____ Dataset records
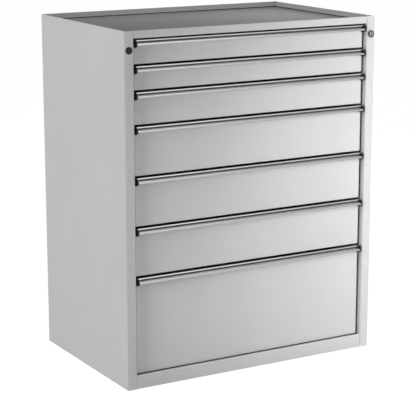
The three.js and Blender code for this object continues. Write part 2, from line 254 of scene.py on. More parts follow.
def zinc_plate():
    """Bright zinc plate with a soft spangle."""
    finish = Finish("zinc_steel", roughness=0.35, metallic=1.0)
    finish.colour(finish.noise(35, detail=3), (0.44, 0.455, 0.47), (0.56, 0.57, 0.58))
    finish.gloss(finish.cells(120), 0.26, 0.42)
    finish.relief((finish.noise(900), 0.06, 0.0002))
    return finish.material


def polished_metal(name, dark, light):
    """Smooth plated metal, faintly uneven."""
    finish = Finish(name, roughness=0.12, metallic=1.0)
    finish.colour(finish.noise(200), dark, light)
    finish.gloss(finish.noise(400, detail=3), 0.08, 0.2)
    finish.relief((finish.noise(600), 0.03, 0.0001))
    return finish.material


FINISHES = {
    "housing_paint": powder_coat("housing_paint", (0.585, 0.595, 0.588), (0.61, 0.62, 0.613)),
    "front_paint": powder_coat("front_paint", (0.6, 0.61, 0.603), (0.625, 0.635, 0.628)),
    "mat_rubber": rubber_mat(),
    "handle_aluminium": brushed_aluminium(
        "handle_aluminium", (0.47, 0.475, 0.49), (0.53, 0.535, 0.55)),
    # A darker copy of the aluminium: painted shade in the strip's groove
    "groove_shade_aluminium": brushed_aluminium(
        "groove_shade_aluminium", (0.145, 0.145, 0.155), (0.195, 0.195, 0.205), 0.2),
    # A brighter copy of the aluminium: a painted highlight on the strip's bead
    "bead_highlight_aluminium": brushed_aluminium(
        "bead_highlight_aluminium", (0.73, 0.735, 0.75), (0.79, 0.795, 0.81)),
    "black_plastic": moulded_plastic(),
    "zinc_steel": zinc_plate(),
    "lock_chrome": polished_metal("lock_chrome", (0.46, 0.46, 0.47), (0.54, 0.54, 0.55)),
    # Dark metal for the lock ring's outer part, and painted shade in the core's centre and key
    # slot
    "lock_dark_and_shade": polished_metal("lock_dark_and_shade", (0.12, 0.12, 0.124), (0.16, 0.16, 0.165)),
}

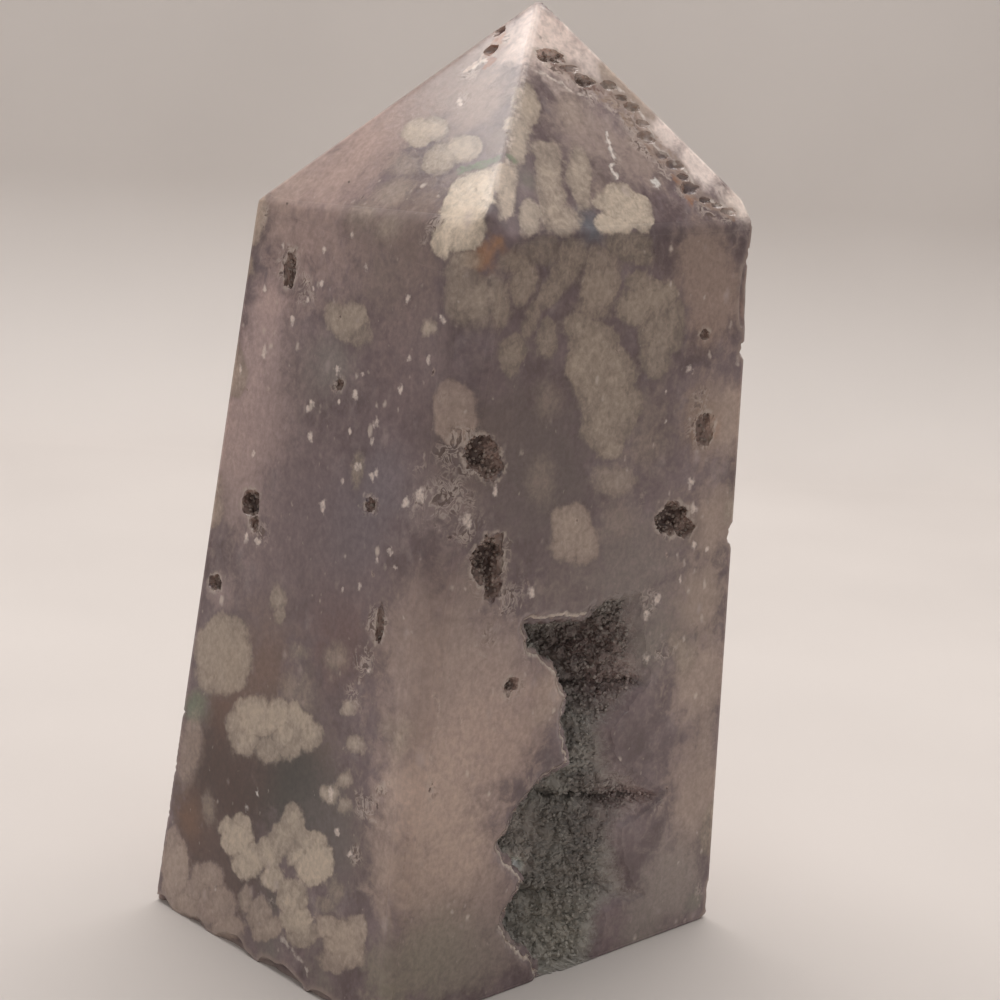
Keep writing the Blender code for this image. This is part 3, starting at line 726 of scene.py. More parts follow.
________
Written task. Make an exact copy of every line in the data.

Expected answer.
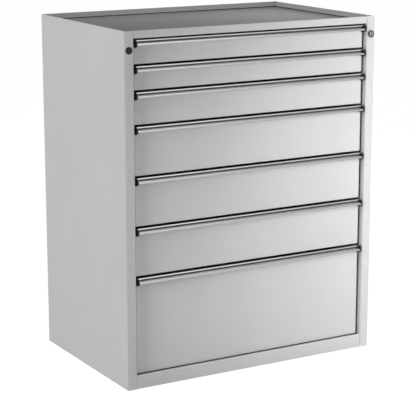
The three.js and Blender code for this object continues. Write part 2, from line 254 of scene.py on. More parts follow.
def zinc_plate():
    """Bright zinc plate with a soft spangle."""
    finish = Finish("zinc_steel", roughness=0.35, metallic=1.0)
    finish.colour(finish.noise(35, detail=3), (0.44, 0.455, 0.47), (0.56, 0.57, 0.58))
    finish.gloss(finish.cells(120), 0.26, 0.42)
    finish.relief((finish.noise(900), 0.06, 0.0002))
    return finish.material


def polished_metal(name, dark, light):
    """Smooth plated metal, faintly uneven."""
    finish = Finish(name, roughness=0.12, metallic=1.0)
    finish.colour(finish.noise(200), dark, light)
    finish.gloss(finish.noise(400, detail=3), 0.08, 0.2)
    finish.relief((finish.noise(600), 0.03, 0.0001))
    return finish.material


FINISHES = {
    "housing_paint": powder_coat("housing_paint", (0.585, 0.595, 0.588), (0.61, 0.62, 0.613)),
    "front_paint": powder_coat("front_paint", (0.6, 0.61, 0.603), (0.625, 0.635, 0.628)),
    "mat_rubber": rubber_mat(),
    "handle_aluminium": brushed_aluminium(
        "handle_aluminium", (0.47, 0.475, 0.49), (0.53, 0.535, 0.55)),
    # A darker copy of the aluminium: painted shade in the strip's groove
    "groove_shade_aluminium": brushed_aluminium(
        "groove_shade_aluminium", (0.145, 0.145, 0.155), (0.195, 0.195, 0.205), 0.2),
    # A brighter copy of the aluminium: a painted highlight on the strip's bead
    "bead_highlight_aluminium": brushed_aluminium(
        "bead_highlight_aluminium", (0.73, 0.735, 0.75), (0.79, 0.795, 0.81)),
    "black_plastic": moulded_plastic(),
    "zinc_steel": zinc_plate(),
    "lock_chrome": polished_metal("lock_chrome", (0.46, 0.46, 0.47), (0.54, 0.54, 0.55)),
    # Dark metal for the lock ring's outer part, and painted shade in the core's centre and key
    # slot
    "lock_dark_and_shade": polished_metal("lock_dark_and_shade", (0.12, 0.12, 0.124), (0.16, 0.16, 0.165)),
}

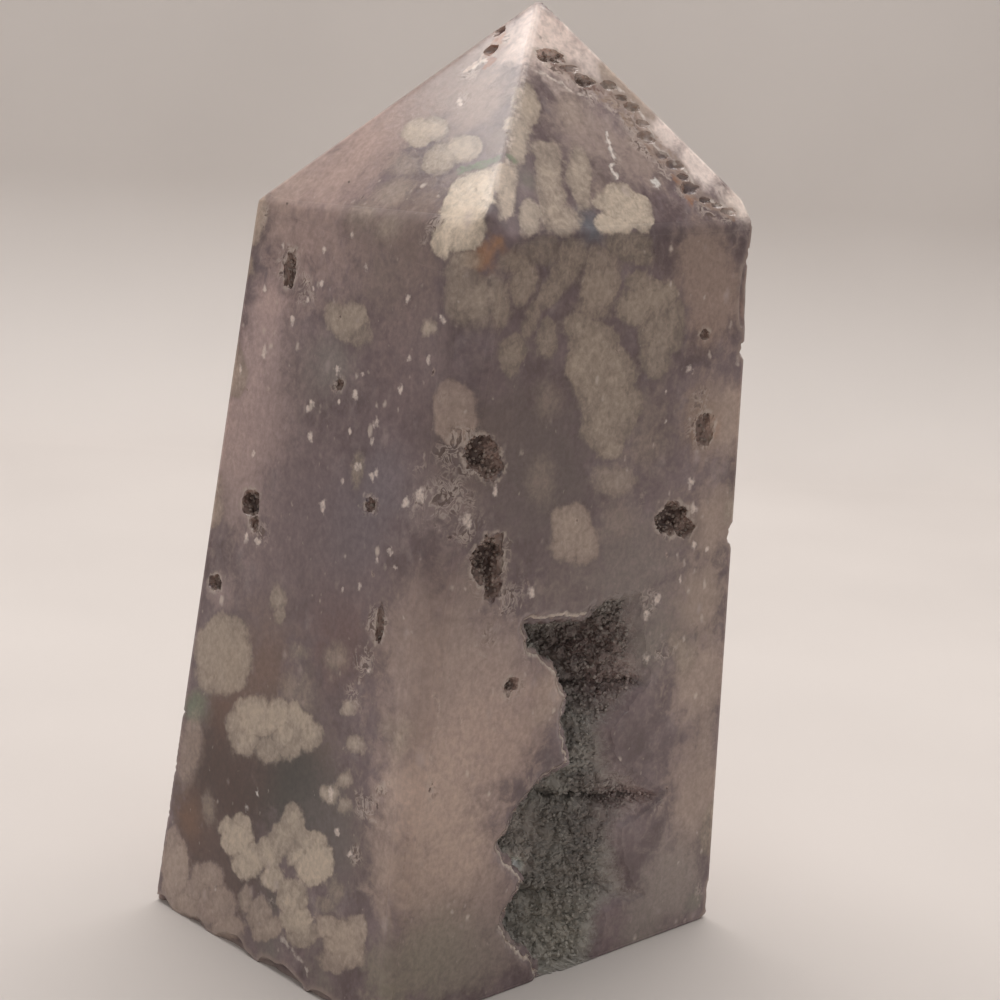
Keep writing the Blender code for this image. This is part 3, starting at line 726 of scene.py. More parts follow.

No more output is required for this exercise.